The main reason that Silver feels Obama is still an overwhelming favorite is that while Romney has surged in the polls to tie (or lead) Obama nationally, the challenger is still, in Silver’s opinion, a long shot to pull together enough battleground states to get to 270 electoral votes. This is the real problem with Silver’s model in the eyes of many Romney backers — the “weighting” he puts into state polls gives an edge to Obama, and the distribution of that weighting is highly subjective. For example, Silver currently gives Obama a 70 percent chance of winning Ohio. A component of this is a weighted “polling average” of Obama’s support at 48.2 percent to Romney’s at 45.2. The current Real Clear Politics average is nearly a full point more favorable to Romney: It has Obama at 48.1 and Romney at 46.0. The difference comes from the fact that Real Clear Politics gives equal weight to all of the polls it includes and uses only the most recent polls from each polling organization in a given timeframe.

While many in the media (and Silver himself) openly mock the idea of Republicans’ “unskewing polls” (and I am not a fan of unskewedpolls.com by any means), Silver’s weighting method is just a more subtle way of doing just that.

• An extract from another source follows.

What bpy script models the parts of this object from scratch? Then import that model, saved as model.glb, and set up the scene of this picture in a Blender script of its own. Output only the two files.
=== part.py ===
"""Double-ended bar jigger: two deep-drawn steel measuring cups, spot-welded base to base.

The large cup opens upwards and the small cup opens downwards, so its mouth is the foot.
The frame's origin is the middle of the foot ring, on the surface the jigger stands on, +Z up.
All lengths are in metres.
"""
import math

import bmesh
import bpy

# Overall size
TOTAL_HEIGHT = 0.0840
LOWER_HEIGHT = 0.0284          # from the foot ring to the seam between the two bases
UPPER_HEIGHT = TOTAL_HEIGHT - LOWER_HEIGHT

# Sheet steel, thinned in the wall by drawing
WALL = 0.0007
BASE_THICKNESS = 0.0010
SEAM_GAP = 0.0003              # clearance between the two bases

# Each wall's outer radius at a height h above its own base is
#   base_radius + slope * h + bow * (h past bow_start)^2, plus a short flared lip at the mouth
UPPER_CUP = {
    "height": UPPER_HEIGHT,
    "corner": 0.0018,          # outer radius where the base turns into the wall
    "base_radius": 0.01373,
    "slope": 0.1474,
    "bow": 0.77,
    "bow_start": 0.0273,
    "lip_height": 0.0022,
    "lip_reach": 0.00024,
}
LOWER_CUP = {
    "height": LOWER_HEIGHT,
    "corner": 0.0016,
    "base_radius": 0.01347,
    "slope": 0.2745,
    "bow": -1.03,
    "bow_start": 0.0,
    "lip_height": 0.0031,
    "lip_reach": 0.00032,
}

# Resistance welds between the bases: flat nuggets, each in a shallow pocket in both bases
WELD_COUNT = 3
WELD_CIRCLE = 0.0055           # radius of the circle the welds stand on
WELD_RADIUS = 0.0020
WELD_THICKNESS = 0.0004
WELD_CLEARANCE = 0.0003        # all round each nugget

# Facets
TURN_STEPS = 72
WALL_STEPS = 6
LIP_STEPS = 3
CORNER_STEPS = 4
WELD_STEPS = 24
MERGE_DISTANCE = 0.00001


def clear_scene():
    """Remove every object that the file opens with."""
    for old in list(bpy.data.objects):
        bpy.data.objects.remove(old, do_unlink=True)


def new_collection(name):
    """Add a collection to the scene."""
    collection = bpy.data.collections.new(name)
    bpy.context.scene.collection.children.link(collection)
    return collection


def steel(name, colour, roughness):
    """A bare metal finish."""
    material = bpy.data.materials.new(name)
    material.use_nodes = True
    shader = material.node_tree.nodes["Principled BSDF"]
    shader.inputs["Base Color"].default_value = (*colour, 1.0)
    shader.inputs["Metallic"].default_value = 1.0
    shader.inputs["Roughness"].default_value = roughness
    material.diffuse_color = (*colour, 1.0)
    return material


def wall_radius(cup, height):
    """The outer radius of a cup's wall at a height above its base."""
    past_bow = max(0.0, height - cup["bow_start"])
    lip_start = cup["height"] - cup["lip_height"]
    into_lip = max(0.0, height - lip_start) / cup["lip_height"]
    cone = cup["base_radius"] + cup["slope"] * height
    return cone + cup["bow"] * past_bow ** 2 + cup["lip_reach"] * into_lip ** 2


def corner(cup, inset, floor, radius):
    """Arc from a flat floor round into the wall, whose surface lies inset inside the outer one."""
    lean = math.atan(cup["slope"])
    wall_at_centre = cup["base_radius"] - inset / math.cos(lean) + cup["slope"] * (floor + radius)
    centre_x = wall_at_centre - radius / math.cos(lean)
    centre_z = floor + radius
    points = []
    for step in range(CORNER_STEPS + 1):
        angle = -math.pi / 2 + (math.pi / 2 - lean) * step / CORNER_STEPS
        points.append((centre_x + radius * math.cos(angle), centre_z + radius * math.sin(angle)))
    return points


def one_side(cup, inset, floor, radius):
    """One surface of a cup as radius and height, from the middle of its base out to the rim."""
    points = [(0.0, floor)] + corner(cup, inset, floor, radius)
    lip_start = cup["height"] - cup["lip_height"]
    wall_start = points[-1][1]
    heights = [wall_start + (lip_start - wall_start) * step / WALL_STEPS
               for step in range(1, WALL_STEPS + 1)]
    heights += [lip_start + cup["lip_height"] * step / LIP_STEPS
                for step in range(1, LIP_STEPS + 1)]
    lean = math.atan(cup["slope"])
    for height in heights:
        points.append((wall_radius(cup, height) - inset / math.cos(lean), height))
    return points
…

I outlined yesterday why Ohio is closer than the polls seem to indicate by looking at the full results of the polls as opposed to only the topline head-to-head numbers. Romney is up by well over eight points among independents in an average of current Ohio polls, the overall sample of those same polls is more Democratic than the 2008 electorate was, and Obama’s two best recent polls are among the oldest.

But look at some of the weights applied to the individual polls in Silver’s model. The most current Public Policy Polling survey, released Saturday, has Obama up only one point, 49–48. That poll is given a weighting under Silver’s model of .95201. The PPP poll taken last weekend had Obama up five, 51–46. This poll is a week older but has a weighting of 1.15569.

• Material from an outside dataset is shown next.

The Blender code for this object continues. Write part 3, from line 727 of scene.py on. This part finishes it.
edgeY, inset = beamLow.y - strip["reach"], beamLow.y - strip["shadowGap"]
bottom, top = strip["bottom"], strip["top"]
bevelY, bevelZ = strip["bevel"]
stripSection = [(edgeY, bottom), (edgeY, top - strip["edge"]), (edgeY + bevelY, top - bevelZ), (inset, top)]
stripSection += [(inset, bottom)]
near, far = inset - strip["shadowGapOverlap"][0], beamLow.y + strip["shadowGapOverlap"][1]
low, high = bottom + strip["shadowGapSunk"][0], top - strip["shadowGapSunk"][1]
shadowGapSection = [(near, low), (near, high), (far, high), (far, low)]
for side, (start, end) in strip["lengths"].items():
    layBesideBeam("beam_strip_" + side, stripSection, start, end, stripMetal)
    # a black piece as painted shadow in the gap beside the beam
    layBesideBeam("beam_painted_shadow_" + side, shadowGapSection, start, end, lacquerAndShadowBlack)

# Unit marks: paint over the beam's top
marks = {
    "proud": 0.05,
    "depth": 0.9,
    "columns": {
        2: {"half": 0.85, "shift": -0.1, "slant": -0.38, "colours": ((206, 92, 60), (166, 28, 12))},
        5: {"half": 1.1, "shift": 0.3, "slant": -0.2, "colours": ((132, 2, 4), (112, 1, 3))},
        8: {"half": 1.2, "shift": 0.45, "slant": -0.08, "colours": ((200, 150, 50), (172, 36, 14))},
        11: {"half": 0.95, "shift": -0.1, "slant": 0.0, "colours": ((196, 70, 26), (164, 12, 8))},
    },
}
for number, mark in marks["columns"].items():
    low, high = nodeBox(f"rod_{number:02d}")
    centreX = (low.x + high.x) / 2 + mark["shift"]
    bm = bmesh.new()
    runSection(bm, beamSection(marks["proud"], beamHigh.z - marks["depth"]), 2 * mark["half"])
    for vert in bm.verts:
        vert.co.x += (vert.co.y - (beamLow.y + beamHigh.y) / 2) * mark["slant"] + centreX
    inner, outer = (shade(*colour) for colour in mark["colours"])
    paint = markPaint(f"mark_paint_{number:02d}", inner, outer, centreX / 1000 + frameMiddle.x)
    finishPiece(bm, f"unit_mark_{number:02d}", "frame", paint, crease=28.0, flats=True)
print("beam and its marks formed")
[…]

The NBC/Marist Ohio poll conducted twelve days ago has a higher weighting attached to it (1.31395) than eight of the nine polls taken since. The poll from twelve days ago also, coincidentally enough, is Obama’s best recent poll in Ohio, because of a Democratic party-identification advantage of eleven points. By contrast, the Rasmussen poll from eight days later, which has a larger sample size, more recent field dates, but has an even party-identification split between Democrats and Republicans, has a weighting of .88826, lower than any other poll taken in the last nine days.

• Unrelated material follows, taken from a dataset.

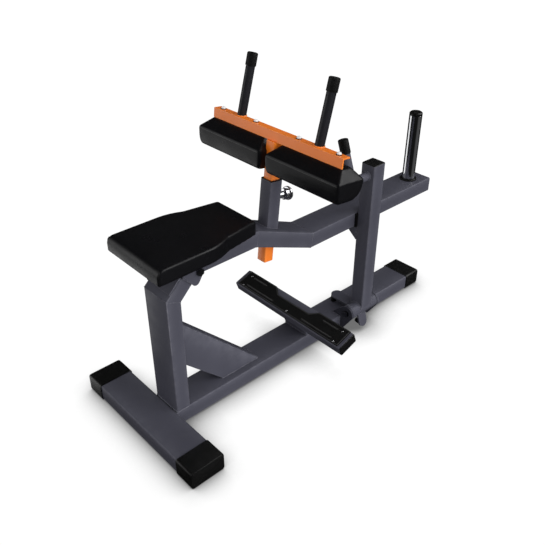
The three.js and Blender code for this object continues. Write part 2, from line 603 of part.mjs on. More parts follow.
const handlePoint = (distance) =>
  [handle.y + distance * Math.sin(handle.lean), angle_top + fit_gap + distance * Math.cos(handle.lean)];
for (const side of both_sides) {
  const path = [handlePoint(0), handlePoint(handle.length)];
  const options = { x: side * handle.x, cuts: { start: [-1, 0] } };
  const tube = hollowSweep(path, circle(handle.radius), circle(handle.radius - handle.wall), options);
  add(carriage, side < 0 ? "handle_left" : "handle_right", tube, slate);
  const tip = roundCup(handle.radius, handle_tip);
  const [y, z] = handlePoint(handle.length + handle_tip.end_wall - handle_tip.length);
  tip.rotateX(-handle.lean).translate(side * handle.x, y, z);
  add(carriage, side < 0 ? "handle_tip_left" : "handle_tip_right", tip, rubber);
}

// Thigh pads: blocks with a rounded underside, whose tops slope in all round to the angle bar.
const socket_end = angle_bar.foot - pad_bolts.depth - fit_gap;
function padRing(side, { up, rear, front, inset }) {
  const length = thigh_pad.outer_x - thigh_pad.inner_x - 2 * inset * thigh_pad.end_inset;
  const depth = (front - rear) * thigh_pad.depth;
  const middle_x = (thigh_pad.inner_x + thigh_pad.outer_x) * half;
  const middle_y = thigh_pad.rear + (rear + front) * half * thigh_pad.depth;
  const z = angle_bar.foot - fit_gap - (1 - up) * thigh_pad.height;
  return roundedBox(length, depth, Math.min(thigh_pad.corner, depth * pad_corner_share))
    .map(([x, y]) => new THREE.Vector3(side * (middle_x + x), middle_y + y, z));
}
for (const side of both_sides) {
  const body = skin(pad_level_shares.map((level) => padRing(side, level)));
  const sockets = pad_bolts.xs.filter((x) => x * side > 0).map((x) =>
    bar("z", pad_bolts.hole_radius, socket_end, angle_top, small_sides).translate(x, pad_bolts.y, 0));
  add(carriage, side < 0 ? "thigh_pad_left" : "thigh_pad_right", cut(body, ...sockets), vinyl);
}

// Pull pin: plunger and mushroom knob, turned in one profile along the sleeve's outward direction.
const knob_rim = knob.start + knob.rim;
const knob_profile = [[0, pin.tip], [pin.radius - fit_gap, pin.tip], [pin.radius, pin.tip + fit_gap],
  [pin.radius, knob.start], [knob.neck_radius, knob.start], [knob.neck_radius, knob.start + knob.skirt],
  [knob.radius - knob.lip, knob.start + knob.skirt], [knob.radius, knob.start + knob.skirt + knob.lip],
  [knob.radius, knob_rim], ...dome(knob.radius, knob_rim, knob.start + knob.length)];
const plunger = turned(knob_profile).rotateX(-Math.PI / 2).translate(0, 0, pin.height);
add(pin_group, "pull_pin", plunger, chrome);

// Catch hinge on the floor beam.
const hinge_axis = (geometry) => geometry.translate(hinge.x, 0, hinge.z);
const lug_faces = [hinge.rear_y - lug.air - lug.thickness, hinge.front_y + lug.air];
const beam_side_x = floor_tube.width * half + fit_gap;
lug_faces.forEach((y, index) => {
  const outline = new THREE.Shape();
  const up = touch(hinge.x, hinge.z, lug.radius, lug.foot_x, beam_top_z, -1);
  const down = touch(hinge.x, hinge.z, lug.radius, lug.foot_out, lug.foot_low, 1);
  outline.moveTo(beam_side_x, beam_top_z);
  outline.lineTo(lug.foot_x, beam_top_z);
  outline.absarc(hinge.x, hinge.z, lug.radius, up, down, true);
  outline.lineTo(lug.foot_out, lug.foot_low);
  outline.lineTo(beam_side_x, lug.foot_low);
  outline.closePath();
  outline.holes.push(roundHole(hinge.x, hinge.z, hinge.bolt_radius + fit_gap, false));
  const name = index === 0 ? "catch_lug_rear" : "catch_lug_front";
  add(machine, name, plateAlong(outline, y, lug.thickness), slate);
});
const head_face_y = lug_faces[0] - fit_gap;
const nut_face_y = lug_faces[1] + lug.thickness + fit_gap;
const hinge_head = bar("y", pivot.head_radius, head_face_y - pivot.head_length, head_face_y, hex_sides);
const shank_end_y = nut_face_y + pivot.head_length + running_gap;
const hinge_shank = bar("y", hinge.bolt_radius, head_face_y - half, shank_end_y);
add(machine, "catch_hinge_bolt", hinge_axis(joined(hinge_head, hinge_shank)), dark_steel);
const hinge_nut = cut(bar("y", pivot.head_radius, nut_face_y, nut_face_y + pivot.head_length, hex_sides),
  bar("y", hinge.bolt_radius + fit_gap, 0, 2 * nut_face_y));
add(machine, "catch_hinge_nut", hinge_axis(hinge_nut), dark_steel);

// Swinging catch.
const hinge_tube = cut(bar("y", hinge.tube_radius, hinge.rear_y, hinge.front_y),
  bar("y", hinge.tube_radius - hinge.wall, 0, 2 * hinge.front_y));
add(catch_group, "catch_hinge_tube", hinge_axis(hinge_tube), slate);
const bushing_radius = hinge.tube_radius - hinge.wall - fit_gap;
const bushing_bore = bar("y", hinge.bolt_radius + fit_gap, 0, 2 * hinge.front_y);
const bushing_starts = { catch_bushing_rear: hinge.rear_y, catch_bushing_front: hinge.front_y - hinge.bushing };
for (const [name, from] of Object.entries(bushing_starts)) {
  const ring = cut(bar("y", bushing_radius, from, from + hinge.bushing), bushing_bore);
  add(catch_group, name, hinge_axis(ring), black_plastic);
}

const hinge_clear = hinge_axis(bar("y", hinge.tube_radius + fit_gap, 0, 2 * hinge.front_y));
const upright_x = upright.inner_x + upright.side * half;
const upright_y = upright.rear_y + upright.side * half;
const upright_outer = square(upright.side, upright.corner);
const upright_inner = square(upright.side - 2 * upright.wall, upright.corner * half);
const upright_foot_z = hinge.z + upright.foot;
const upright_tube = skin(stack([[upright_outer, upright_foot_z], [upright_outer, upright.top_z],
  [upright_inner, upright.top_z], [upright_inner, upright_foot_z]]), true);
add(catch_group, "catch_upright", cut(upright_tube.translate(upright_x, upright_y, 0), hinge_clear), slate);
const cap_plug = square(upright.side - 2 * (upright.wall + fit_gap), upright.corner * half);
const top_cap = skin(stack([[cap_plug, -rest.plug], [cap_plug, fit_gap], [upright_outer, fit_gap],
  [upright_outer, upright.wall * half], [square(upright.side - upright.wall, upright.corner), upright.wall]]));
add(catch_group, "catch_top_cap", top_cap.translate(upright_x, upright_y, upright.top_z), black_plastic);

// The shelf's top follows an arc about the hinge, so it slides out from under the lever without lifting it.
const lever_under_z = lever.dip_z - lever.height * half - running_gap;
const shelf_radius = Math.hypot(shelf.contact_x - hinge.x, lever_under_z - hinge.z);
const shelf_right_x = upright.inner_x - fit_gap;
function shelfOutline(inset) {
  const radius = shelf_radius - inset;
  const [from_x, to_x] = [shelf.tip_x + inset, shelf_right_x];
  return Array.from({ length: bend_steps + 1 }, (_, i) => {
    const x = from_x + ((to_x - from_x) * i) / bend_steps;
    return [x, hinge.z + Math.sqrt(radius ** 2 - (x - hinge.x) ** 2)];
  });
}
const shelf_outer = polygon([[shelf.tip_x, shelf.tip_z], [shelf_right_x, shelf.low_z],
  ...shelfOutline(0).reverse()]);
const pocket_drop = shelf.low_z - upright.side;
const pocket_right_x = shelf_right_x + shelf.wall;
const shelf_inner = polygon([[shelf.tip_x + shelf.wall, pocket_drop], [pocket_right_x, pocket_drop],
  [pocket_right_x, shelf.low_z], ...shelfOutline(shelf.wall).reverse()]);
const shelf_body = plateAlong(shelf_outer, upright.rear_y, upright.side);
const shelf_pocket = plateAlong(shelf_inner, upright.rear_y + shelf.wall, upright.side - 2 * shelf.wall);
add(catch_group, "catch_shelf", cut(shelf_body, shelf_pocket), slate);

// Stop arms: flat bars with a round end, and their rubber bumpers.
const far_arm_y = hinge.rear_y + arm.far_along;
const near_arm_y = hinge.rear_y + arm.near_along;
function stopArm(length, width) {
  const outline = new THREE.Shape();
  outline.moveTo(0, -width * half);
  outline.lineTo(length, -width * half);
  outline.absarc(length, 0, width * half, -Math.PI / 2, Math.PI / 2, false);
  outline.lineTo(0, width * half);
  outline.closePath();
  return slab(outline, arm.thickness).translate(0, 0, -arm.thickness * half);
}
const far_bar = stopArm(hinge.x - arm.far_x, arm.far_width).rotateZ(Math.PI);
far_bar.translate(hinge.x, far_arm_y, hinge.z);
add(catch_group, "catch_far_arm", cut(far_bar, hinge_clear), slate);
const bumperProfile = (radius, length) =>
  turned([[0, 0], [radius - bumper.bulge, 0], [radius, length * half], [radius - bumper.bulge, length],
    [0, length]], small_sides);
const far_bumper_z = floor_tube.height + fit_gap;
const far_bumper = bumperProfile(bumper.radius, hinge.z - arm.thickness * half - far_bumper_z - fit_gap);
far_bumper.translate(bumper.far_x, far_arm_y - bumper.far_back, far_bumper_z);
add(catch_group, "catch_far_bumper", far_bumper, rubber);

const near_drop = near_arm.top_z - near_arm.low_z;
const near_out = near_arm.low_x - near_arm.top_x;
const near_reach = Math.hypot(near_drop, near_out);
const near_bar = stopArm(near_reach, arm.near_width).rotateY(Math.atan2(near_drop, near_out));
near_bar.translate(near_arm.top_x, near_arm_y, near_arm.top_z);
add(catch_group, "catch_near_arm", cut(near_bar, hinge_clear), slate);
const near_contact_z = bumper.near_z + bumper.near_radius;
const near_middle_x = near_arm.top_x + (near_out * (near_arm.top_z - near_contact_z)) / near_drop;
const near_half_x = (arm.thickness * half * near_reach) / near_drop;
const near_back_x = near_middle_x - near_half_x - running_gap;
const near_bumper = bumperProfile(bumper.near_radius, near_back_x - bumper.near_face_x);
near_bumper.rotateY(Math.PI / 2).translate(bumper.near_face_x, near_arm_y, bumper.near_z);
add(catch_group, "catch_near_bumper", near_bumper, rubber);

// Catch handle: a level bar from the upright that bends up into the grip, which also leans inwards.
const bend_turn = Math.PI / 2 - grip_lean.back;
const grip_bar_z = upright.top_z - grip_bar.drop;
const grip_bend_y = upright.rear_y - grip_bar.run;
const bend_points = Array.from({ length: bend_steps + 1 }, (_, i) => {
  const turn = (bend_turn * i) / bend_steps;
  const [back, rise] = [Math.sin(turn), 1 - Math.cos(turn)];
  return [grip_bend_y - grip_bar.bend_radius * back, grip_bar_z + grip_bar.bend_radius * rise];
});
const [bend_end_y, bend_end_z] = bend_points[bend_steps];
const gripPoint = (distance) =>
  [bend_end_y - distance * Math.sin(grip_lean.back), bend_end_z + distance * Math.cos(grip_lean.back)];
const leanInward = (geometry) =>
  geometry.translate(0, 0, -grip_bar_z).rotateY(-grip_lean.inward).translate(grip_bar.x, 0, grip_bar_z);
const grip_path = [[upright.rear_y - fit_gap, grip_bar_z], ...bend_points, gripPoint(grip_bar.length)];
const grip_bore = circle(grip_bar.radius - grip_bar.wall, small_sides);
const grip_tube = hollowSweep(grip_path, circle(grip_bar.radius, small_sides), grip_bore, { x: 0 });
add(catch_group, "catch_handle", leanInward(grip_tube), slate);
const [grip_y, grip_z] = gripPoint(grip_bar.length + grip.end_wall - grip.length);
const grip_sleeve = roundCup(grip_bar.radius, grip).rotateX(grip_lean.back).translate(0, grip_y, grip_z);
add(catch_group, "catch_grip", leanInward(grip_sleeve), rubber);

// The origin is the middle of the footprint, at floor height.
const cap_proud = foot_cap.wall + fit_gap;
machine.position.set(0, (floor_tube.width * half + cap_proud - beam_end_y) * half, cap_proud);

export default machine;
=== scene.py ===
"""Looks for a seated calf raise machine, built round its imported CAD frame. Metres, in the frame's axes."""

import json
import math

import bmesh
import bpy
from mathutils import Matrix, Vector

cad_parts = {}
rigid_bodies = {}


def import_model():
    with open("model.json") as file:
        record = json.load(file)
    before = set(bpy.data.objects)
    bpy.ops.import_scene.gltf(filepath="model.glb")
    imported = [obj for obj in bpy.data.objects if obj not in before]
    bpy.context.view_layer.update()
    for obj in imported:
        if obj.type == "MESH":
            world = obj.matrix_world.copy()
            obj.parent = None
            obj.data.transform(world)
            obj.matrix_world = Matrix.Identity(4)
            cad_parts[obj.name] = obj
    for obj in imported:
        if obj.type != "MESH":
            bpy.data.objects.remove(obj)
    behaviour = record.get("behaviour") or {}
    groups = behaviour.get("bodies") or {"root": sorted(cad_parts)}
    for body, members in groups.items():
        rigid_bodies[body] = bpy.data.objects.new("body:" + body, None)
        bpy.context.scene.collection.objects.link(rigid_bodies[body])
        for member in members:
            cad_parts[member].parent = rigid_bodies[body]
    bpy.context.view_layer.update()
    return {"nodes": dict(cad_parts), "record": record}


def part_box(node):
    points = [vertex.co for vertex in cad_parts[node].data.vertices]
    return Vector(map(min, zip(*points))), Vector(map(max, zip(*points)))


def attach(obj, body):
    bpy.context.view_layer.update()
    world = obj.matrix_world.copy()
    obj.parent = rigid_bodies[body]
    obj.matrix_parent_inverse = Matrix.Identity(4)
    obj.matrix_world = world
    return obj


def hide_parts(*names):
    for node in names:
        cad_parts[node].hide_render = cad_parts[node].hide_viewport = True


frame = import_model()
nodes = frame["nodes"]

MM = 0.001
X_AXIS = Vector((1, 0, 0))
Y_AXIS = Vector((0, 1, 0))
Z_AXIS = Vector((0, 0, 1))

# Camera, at the photograph's view.
CAMERA_PLACE = Vector((1.42809, -1.42211, 1.63957))
CAMERA_RIGHT = Vector((0.67667355, 0.73627739, 0.002917342))
CAMERA_DOWN = Vector((0.403212133, -0.3672498, -0.838181103))
CAMERA_FORWARD = Vector((-0.616062401, 0.56835129, -0.545384203))
FOCAL_SHARE = 663.194 / 545
SENSOR = 36.0
VIEW_DEPTH = 200.0

# Floor: it glows white, and less where something stands close over it, as a painted contact shadow.
FLOOR_HALF = 60.0
CONTACT_REACH = 0.15
OPEN_SHARES = (0.4, 0.95)
FLOOR_GLOW = (0.16, 1.03)

# Light: a dome that dims downwards, a broad key from the sitter's right, and for reflections a dim studio
# with lamps. A lamp is its direction, the angles at which it fades out and is full, and its strength.
BACKDROP = 1.2
DOME = (0.3, 0.59)
DOME_HEIGHTS = (-0.5, 0.3)
KEY_STRENGTH = 2.75
KEY_SPREAD = math.radians(90)
KEY_TOWARDS = (0.87, 0.1, 0.33)
STUDIO_DIM = 0.008
STUDIO_LAMPS = [
    ((0.52, 0.57, 0.59), 30, 8, 4.2),
    ((-0.66, -0.72, 0.16), 30, 8, 1.7),
    ((0.8, 0.45, -0.4), 40, 10, 0.07),
    ((-0.62, 0.57, 0.55), 50, 15, 0.03),
]
CARD_PLACE = (-2.65, -1.35, -0.9)
CARD_WIDTH = 1.8
CARD_HEIGHT = 1.9
CARD_POWER = 11.5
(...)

Furthermore, Silver explained on Saturday that a tie in the Gravis Marketing Ohio poll is actually a negative for Romney in his forecast because Gravis shows a Republican-leaning bias in polling. But the Gravis poll released Saturday has a nine point advantage in party identification for Democrats — almost double the Democrats’ advantage in the 2008 election. Then, regarding the PPP Ohio poll mentioned above (where Romney cut Obama’s five-point lead to one in a week), Silver notes that “Public Policy Polling has lost most of the strong Democratic lean that it had earlier in the cycle.” He means that PPP’s polling results have tended to favor Obama less than they used to, and thus that the “house effect” of their Democratic tilt has lessened. But this subjective measure fails to take into account the possibility that Romney is doing better among the same samples. The PPP poll of Ohio actually leaned more Democratic this week; Democrats had an eight-point party-ID advantage this week but only a four-point advantage last week. So while the poll swung more to Obama’s advantage in the sample, Silver declares that it has actually lost its “Democratic lean.”

In that same post, Silver touts a “SurveyUSA poll showing Mr. Obama with a one-point lead in Florida is really the slightly better result for him.” That SurveyUSA poll indeed had Obama up by one point, but had a Democratic party-ID advantage of nine points. In 2008 Democrats had a three-point advantage, and in 2010 the parties were even. So the SurveyUSA poll is good news only if you believe Democrats will not only improve on their 2008 turnout, but triple their turnout advantage over Republicans.

This is the type of analysis that walks a very thin line between forecasting and cheerleading. When you weight a poll based on what you think of the pollster and the results and not based on what is actually inside the poll (party sampling, changes in favorability, job approval, etc), it can make for forecasts that mirror what you hope will happen rather than what’s most likely to happen. This is also true of Silver’s dismissal of Romney’s lead in Gallup this week. While Romney is likely not up by seven points nationally, as the poll predicted, you can’t dismiss it while at the same time giving a twelve-day-old Marist/NBC Ohio poll a higher weighting than eight newer polls when Marist has leaned Obama this entire cycle.

All of this also completely ignores the fact that it is more important for Obama to cross the 50 percent threshold in national polls before Election Day than it is for Romney. While it’s impossible to know how the late deciders will break, the historical trend has been for them to break for the challenger. If the Real Clear Politics average is tied at 47 percent, the overwhelming odds are that the last 6 percent will break heavily to Romney. While that would not guarantee an Electoral College victory, it is very difficult to imagine a scenario where Romney wins the national vote by more than a percentage point and loses the Electoral College.

On November 7, after the dust settles from Election Day and we (hopefully) have a winner, it might very well turn out that Nate Silver once again successfully predicted the battleground states and thus the election. But midway through October, 2012 is shaping up to be a far different election than the one in which Silver made his name. One must wonder if Silver’s forecast model includes a little bit too much hope of an Obama victory against what appears to be a surge of Romney momentum. Obama’s aura of inevitability is quickly losing steam, and once that runs out, even Homer Simpson will have a hard time proving otherwise.